[Entries with model source code]
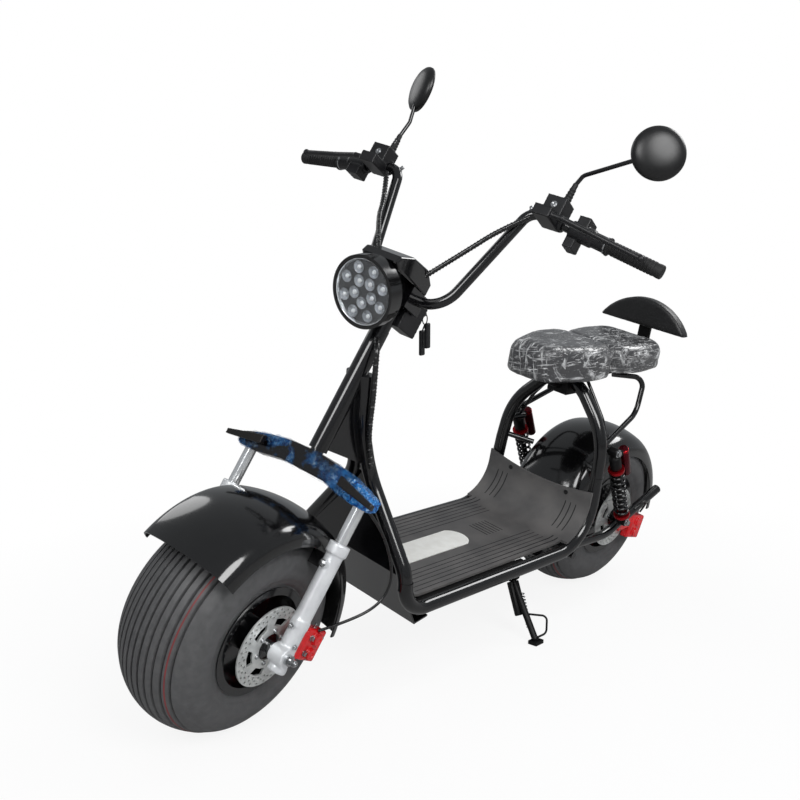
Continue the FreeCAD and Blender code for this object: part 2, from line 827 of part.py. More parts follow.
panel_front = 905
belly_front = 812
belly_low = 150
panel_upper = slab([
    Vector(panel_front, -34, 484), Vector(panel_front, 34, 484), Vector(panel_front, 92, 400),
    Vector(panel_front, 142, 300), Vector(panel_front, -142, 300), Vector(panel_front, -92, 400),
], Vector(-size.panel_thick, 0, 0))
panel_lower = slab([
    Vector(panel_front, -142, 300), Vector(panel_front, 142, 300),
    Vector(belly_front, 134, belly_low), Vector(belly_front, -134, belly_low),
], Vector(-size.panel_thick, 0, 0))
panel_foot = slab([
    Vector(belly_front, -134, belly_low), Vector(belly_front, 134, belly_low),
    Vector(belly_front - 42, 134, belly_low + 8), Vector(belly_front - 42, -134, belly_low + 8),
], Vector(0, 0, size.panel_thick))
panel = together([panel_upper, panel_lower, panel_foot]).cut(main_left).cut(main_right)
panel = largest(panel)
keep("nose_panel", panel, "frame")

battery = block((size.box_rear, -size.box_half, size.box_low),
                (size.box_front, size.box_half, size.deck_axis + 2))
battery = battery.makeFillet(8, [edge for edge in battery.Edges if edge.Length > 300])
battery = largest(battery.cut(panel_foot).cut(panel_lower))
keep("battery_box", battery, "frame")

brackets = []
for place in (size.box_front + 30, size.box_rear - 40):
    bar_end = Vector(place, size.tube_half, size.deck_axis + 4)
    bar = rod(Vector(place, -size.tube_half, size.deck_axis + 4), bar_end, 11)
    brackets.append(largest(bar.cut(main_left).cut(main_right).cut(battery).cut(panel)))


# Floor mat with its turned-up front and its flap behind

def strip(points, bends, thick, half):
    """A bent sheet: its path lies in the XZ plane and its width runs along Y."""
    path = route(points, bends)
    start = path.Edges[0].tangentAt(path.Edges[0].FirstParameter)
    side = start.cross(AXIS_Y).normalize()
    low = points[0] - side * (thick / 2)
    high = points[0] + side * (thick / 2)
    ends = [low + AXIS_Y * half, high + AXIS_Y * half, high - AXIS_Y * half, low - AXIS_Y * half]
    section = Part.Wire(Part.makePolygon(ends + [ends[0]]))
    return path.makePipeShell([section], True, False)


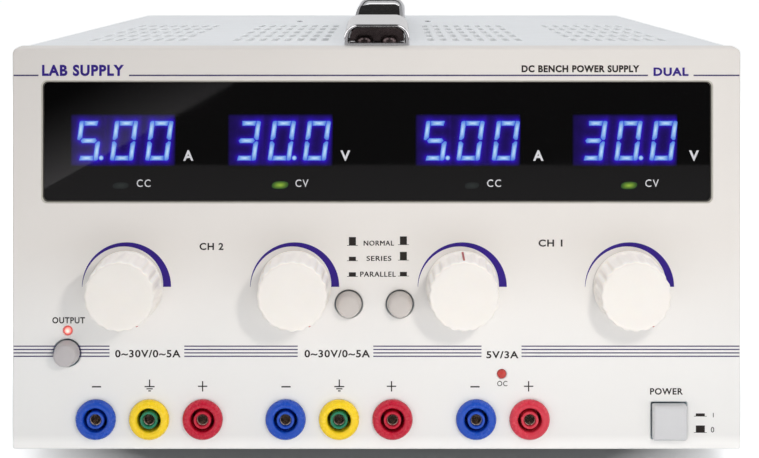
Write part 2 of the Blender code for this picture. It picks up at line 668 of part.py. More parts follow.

Goal - Copy every line exactly. Leave nothing out.

Written reply -
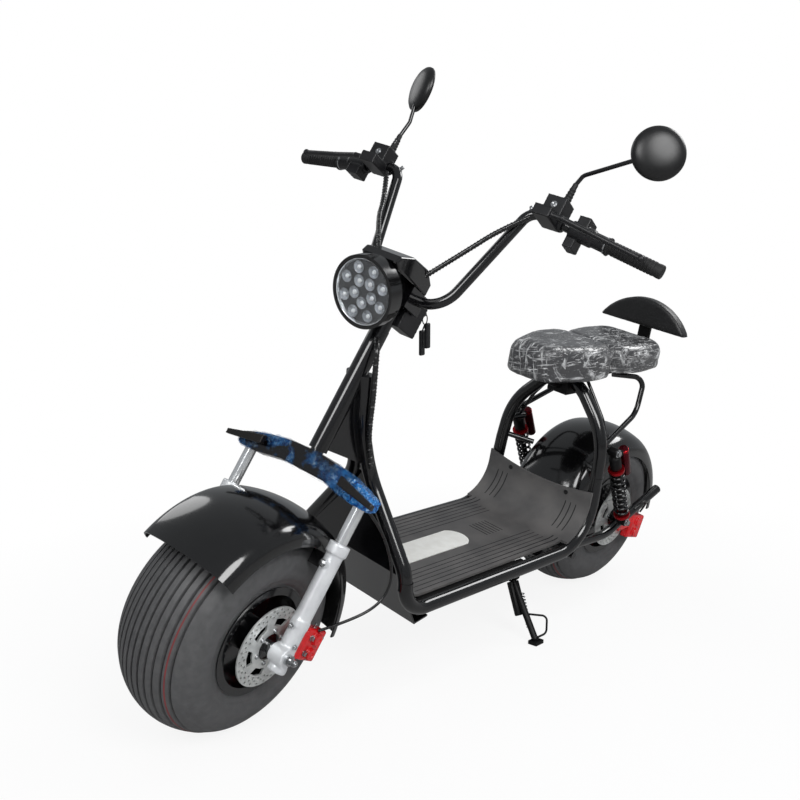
Continue the FreeCAD and Blender code for this object: part 2, from line 827 of part.py. More parts follow.
panel_front = 905
belly_front = 812
belly_low = 150
panel_upper = slab([
    Vector(panel_front, -34, 484), Vector(panel_front, 34, 484), Vector(panel_front, 92, 400),
    Vector(panel_front, 142, 300), Vector(panel_front, -142, 300), Vector(panel_front, -92, 400),
], Vector(-size.panel_thick, 0, 0))
panel_lower = slab([
    Vector(panel_front, -142, 300), Vector(panel_front, 142, 300),
    Vector(belly_front, 134, belly_low), Vector(belly_front, -134, belly_low),
], Vector(-size.panel_thick, 0, 0))
panel_foot = slab([
    Vector(belly_front, -134, belly_low), Vector(belly_front, 134, belly_low),
    Vector(belly_front - 42, 134, belly_low + 8), Vector(belly_front - 42, -134, belly_low + 8),
], Vector(0, 0, size.panel_thick))
panel = together([panel_upper, panel_lower, panel_foot]).cut(main_left).cut(main_right)
panel = largest(panel)
keep("nose_panel", panel, "frame")

battery = block((size.box_rear, -size.box_half, size.box_low),
                (size.box_front, size.box_half, size.deck_axis + 2))
battery = battery.makeFillet(8, [edge for edge in battery.Edges if edge.Length > 300])
battery = largest(battery.cut(panel_foot).cut(panel_lower))
keep("battery_box", battery, "frame")

brackets = []
for place in (size.box_front + 30, size.box_rear - 40):
    bar_end = Vector(place, size.tube_half, size.deck_axis + 4)
    bar = rod(Vector(place, -size.tube_half, size.deck_axis + 4), bar_end, 11)
    brackets.append(largest(bar.cut(main_left).cut(main_right).cut(battery).cut(panel)))


# Floor mat with its turned-up front and its flap behind

def strip(points, bends, thick, half):
    """A bent sheet: its path lies in the XZ plane and its width runs along Y."""
    path = route(points, bends)
    start = path.Edges[0].tangentAt(path.Edges[0].FirstParameter)
    side = start.cross(AXIS_Y).normalize()
    low = points[0] - side * (thick / 2)
    high = points[0] + side * (thick / 2)
    ends = [low + AXIS_Y * half, high + AXIS_Y * half, high - AXIS_Y * half, low - AXIS_Y * half]
    section = Part.Wire(Part.makePolygon(ends + [ends[0]]))
    return path.makePipeShell([section], True, False)


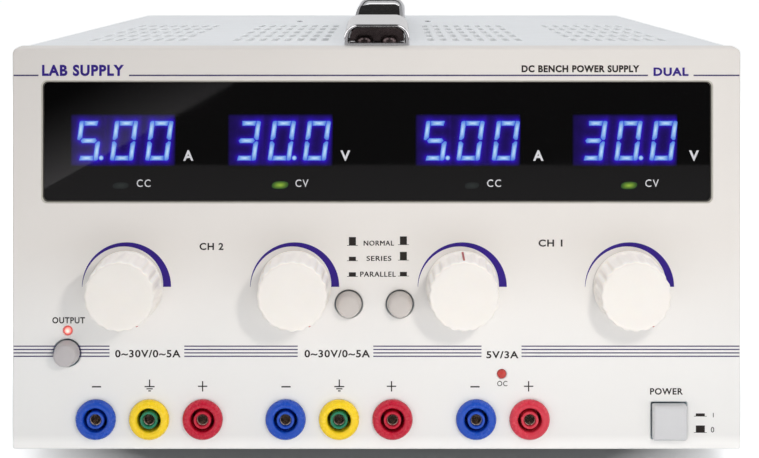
Write part 2 of the Blender code for this picture. It picks up at line 668 of part.py. More parts follow.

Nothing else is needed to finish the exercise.